Upon a first glance, I noticed the retail packaging looked like a lot of packages I have seen from Japan. It looked like it was designed with clipart and was covered with Japanese characters. Much of the text was listed with Japanese up top, above English. The usual details cluttered the box with warranty/support information and a list of features. Knowing that with overclocking and cooling equipment, you should never judge a book by its cover, I hurriedly ripped open the box to inspect the contents.
The box is not very padded and looks like it belongs in an Anime store at the mall. Thankfully the cardboard and plastic are thick and the heatsink is relatively durable. Under the heatsink sits a small white box that contains the basic accessories: a black and white installation manual, some thermal paste, and the clips necessary to mount the unit onto various CPU sockets: AMD 754 (Semprons and Athlons 64s up to 4000+), 939 (newer Semprons, Athlons, and Opterons), and 940 (FX, Opterons); Intel LGA775 (Celeron, Pentium IV, D, through Core 2 Duo) and 478 (older Pentium IVs and Celerons). These clips are built of lightweight aluminum. The 939-pin clips have a center-mounted spring and are particularly interesting looking.
The Mine Cooler's approach is simple but effective and holds high the 'bigger is better' mentality. Heat is transferred from the CPU to the Mine Cooler's copper contact plate then on either side, three copper tubes serve as heatpipes. The heatpipes have noticeable pressed bends and acorn style hex end-caps, which in my opinion look rather cheap. There are stacks of zig-zagged aluminum fins on each side of the plate that act as a heatsink and look like a Vegas casino. These fins feel especially flimsy because there is no support on the edges, which from the design of this unit is to be expected (if not preferred) to additionally dissipate the heat. Immediately above the copper contact plate and heatpipes is another aluminum heatsink that resembles an alien ship from Galaga. This heatsink also holds the fan in place.
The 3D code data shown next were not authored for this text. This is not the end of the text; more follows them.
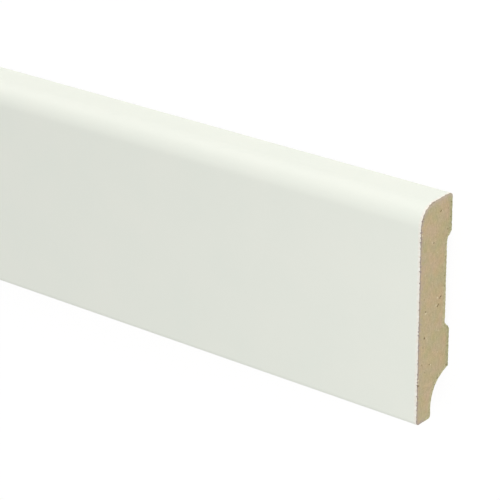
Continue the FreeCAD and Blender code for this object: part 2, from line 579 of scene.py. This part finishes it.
def make_foil(covered):
    """The white foil over the face, head and toe, as a thin closed skin."""
    inward = inward_directions(covered)
    outline = covered + inset(covered, FOIL_THICKNESS)[::-1]
    count = len(outline)
    strip_count = len(covered) - 1
    parts = MeshParts()
    places_along = stations()
    for x in places_along:
        at_end = cad_high.x - abs(x) < AT_END
        side = 1 if x > 0 else -1
        for point, direction in zip(outline, inward + inward[::-1]):
            recess = torn(x, point) if at_end else 0.0
            parts.add_vertex(x - side * recess, eased(x, point, direction))
    columns = [
        *strips(FOIL_COLUMN, strip_count),
        FOIL_LAP_COLUMNS["head"],
        *strips(FOIL_INNER_COLUMN, strip_count),
        FOIL_LAP_COLUMNS["foot"],
    ]
    parts.add_sides(places_along, columns)

    last = (len(places_along) - 1) * count
    for side, first in ((-1, 0), (1, last)):
        left, right = FOIL_END_COLUMNS[side]
        rows = strips((MAP_MARGIN, 1 - MAP_MARGIN), strip_count)
        for i, (low, high) in enumerate(rows):
            corners = [i, count - 1 - i, count - 2 - i, i + 1]
            places = [(left, low), (right, low), (right, high), (left, high)]
            if side < 0:
                corners.reverse()
                places.reverse()
            parts.add_face([first + corner for corner in corners], places)
    return parts.make_object("white_foil")


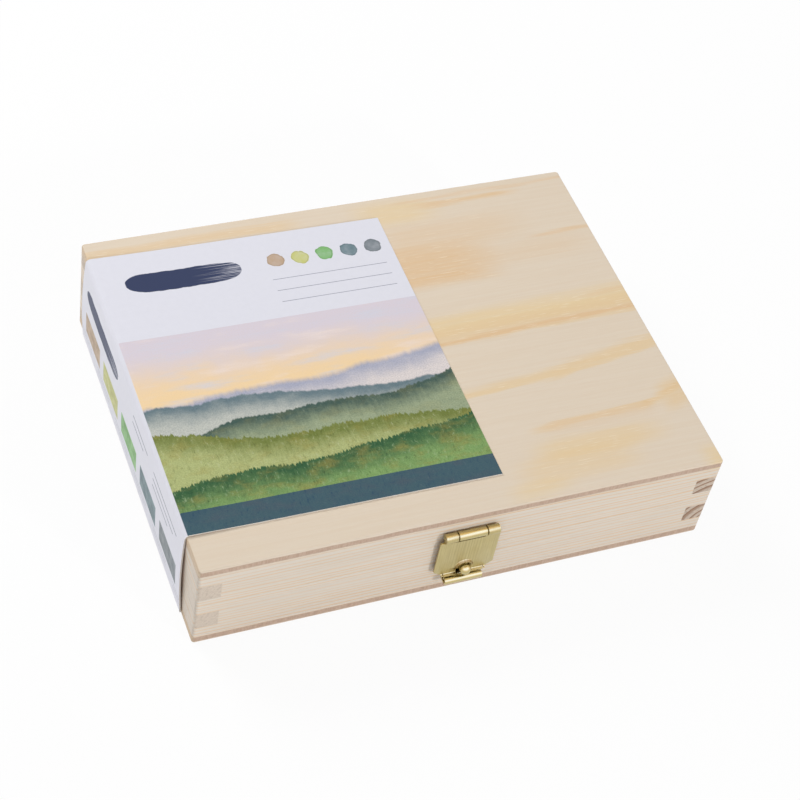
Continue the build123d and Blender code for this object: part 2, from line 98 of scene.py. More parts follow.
@dataclass
class Graph:
    """Adds nodes to a tree and joins them."""

    tree: bpy.types.NodeTree

    @classmethod
    def of(cls, owner: Union[bpy.types.Material, bpy.types.World]) -> "Graph":
        """Graph of a material's or a world's emptied node tree.

        Args:
            owner: The material or world.

        Returns:
            A graph on its tree.
        """
        owner.use_nodes = True
        owner.node_tree.nodes.clear()
        return cls(owner.node_tree)

    def plug(self, socket: Socket, value: Value) -> None:
        """Join a socket to another one, or give it a plain value.

        Args:
            socket: The input that receives the value.
            value: A socket to join to it, or a plain number, vector or colour.
        """
        if isinstance(value, bpy.types.NodeSocket):
            self.tree.links.new(value, socket)
        else:
            socket.default_value = value

    def add(self, kind: str, inputs: Optional[dict] = None, **settings: object) -> bpy.types.Node:
        """Add one node.

        Args:
            kind: The node's type name.
            inputs: Values of its inputs, by name or number.
            settings: Properties of the node, set before its inputs.

        Returns:
            The new node.
        """
        node = self.tree.nodes.new(kind)
        for name, value in settings.items():
            setattr(node, name, value)
        for name, value in (inputs or {}).items():
            self.plug(node.inputs[name], value)
        return node

    def math(self, operation: str, first: Value, second: Value = 0.0, third: Value = 0.0) -> Socket:
        """Result of a Math node of that operation on up to three values.

        Args:
            operation: The node's operation.
            first: First value.
            second: Second value.
            third: Third value.

        Returns:
            The result.
        """
        return self.add(
            "ShaderNodeMath", {0: first, 1: second, 2: third}, operation=operation
        ).outputs[0]

    def sum(self, *values: Value) -> Socket:
        """Sum of all the values.

        Args:
            values: Sockets or numbers.

        Returns:
            Their sum.
        """
        total = values[0]
        for value in values[1:]:
            total = self.math("ADD", total, value)
        return total

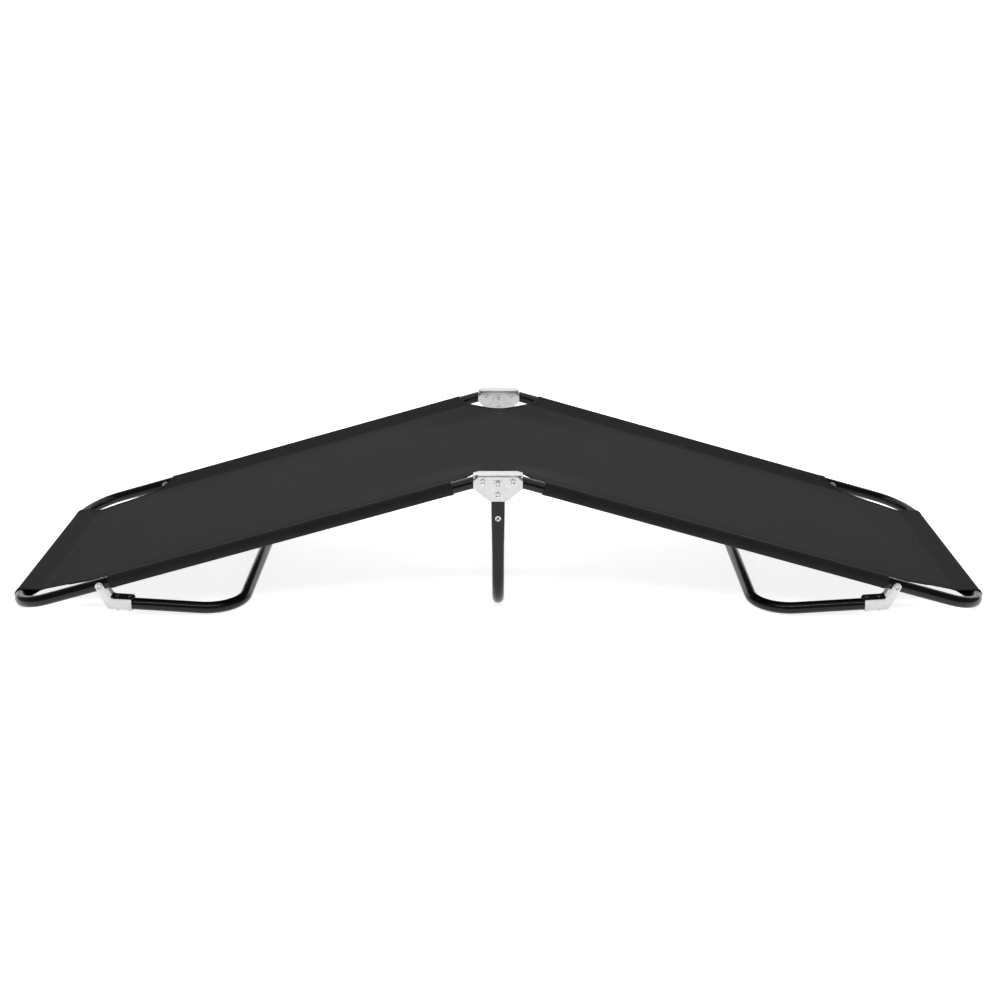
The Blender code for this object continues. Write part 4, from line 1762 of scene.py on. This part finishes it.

The fan is a 100mm SY1025SL12M. It puts out 42.69 CFM at 1500 RPM @ 22 decibels and uses a sleeve bearing rather than a typically quieter and longer lasting ball bearing. However, this fan is quieter than many fans because it runs slower and moves less air. This is the middle ground 100mm fan Scythe sells; the others run at 1000 and 2000 RPMs and put out 28.2 CFM @ 14 decibels and 58 CFM @ 30.68 decibels, respectively. If the 100mm fan is not enough, you can put up to a 140mm fan of your choice in this slot by loosening two small Philips-head screws that run through the Galaga-sink. It connects to power with a 3-pin 12-volt motherboard connector.
The whole Mine Cooler stands proudly at 109x105x150mm (think of a CD jewel case, cubed, but a bit taller). My first thought upon seeing this girth was, "I don't think it will it fit in my Antec P180 case."